What website is quick and easy to upload pictures to?


----------



## Als49 (Jul 11, 2014)

FishKeeper05 said:


> What website is quick and easy to upload pictures to?


Flickr.com is one of the choices.


----------



## joescaper1 (Feb 14, 2013)

At the top of this Forum Index, in the announcement section, item #2 by Ripple.


----------



## FishKeeper05 (Sep 20, 2014)

Alright, Im gonna try and get them up ASAP


----------



## FishKeeper05 (Sep 20, 2014)

//www.flickr.com/photos/[email protected]/15179270768/in/photostream/[/img]


----------



## Mr Chromedome (Feb 12, 2013)

These fish are not African, so this may not get a lot of attention until a moderator moves it to the Central American section. The fry are generally far more numerous, but much smaller than, say, Mbuna fry. However, they do need food as soon as they start swimming. This is normally 3-5 days after hatching, depending mostly on temperature.

You can get frozen baby brine shrimp, or hatch your own, which isn't that difficult. There are also some very fine commercial fry foods, such as NLS Small Fry Starter. These will get them to a size where you can simply crush regular flakes for them. In an "old" or a planted tank they can also find some microfood animals, but not enough to really grow.
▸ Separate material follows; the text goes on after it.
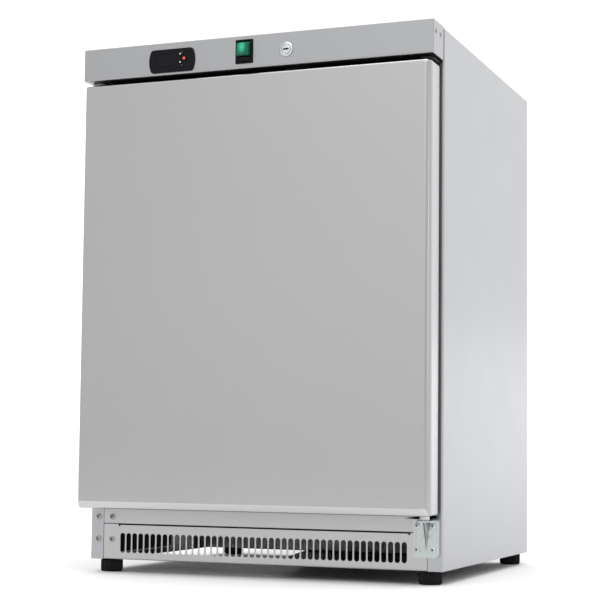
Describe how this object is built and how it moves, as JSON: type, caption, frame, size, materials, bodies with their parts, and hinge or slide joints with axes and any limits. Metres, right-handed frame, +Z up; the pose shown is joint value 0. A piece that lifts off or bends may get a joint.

These fry are hybrids, but there is a growing culture of "Flowerhorn" fanciers, and this particular combination can produce a percentage of animals that are desireable in that area. However, you will not find a lot of these people on the regular Cichlid Forums, though they are around.


----------



## FishKeeper05 (Sep 20, 2014)

Thank you man, Got it. I think the just started eating today, just now actually. The are starting to get pigment as well. One thing the color they are starting to produce now(Brownish) that isn't the color they will be when they grow up correct? Because the Texan cichlid is a very visually stunning fish.


----------



## Mr Chromedome (Feb 12, 2013)

It is likely that they will change color many times as they grow. Fry and juvenile color patterns of cichlids are rarely the same as adults.


----------



## FishKeeper05 (Sep 20, 2014)

You said that there is a growing culture for my combination, by that you mean a wanting yes?


----------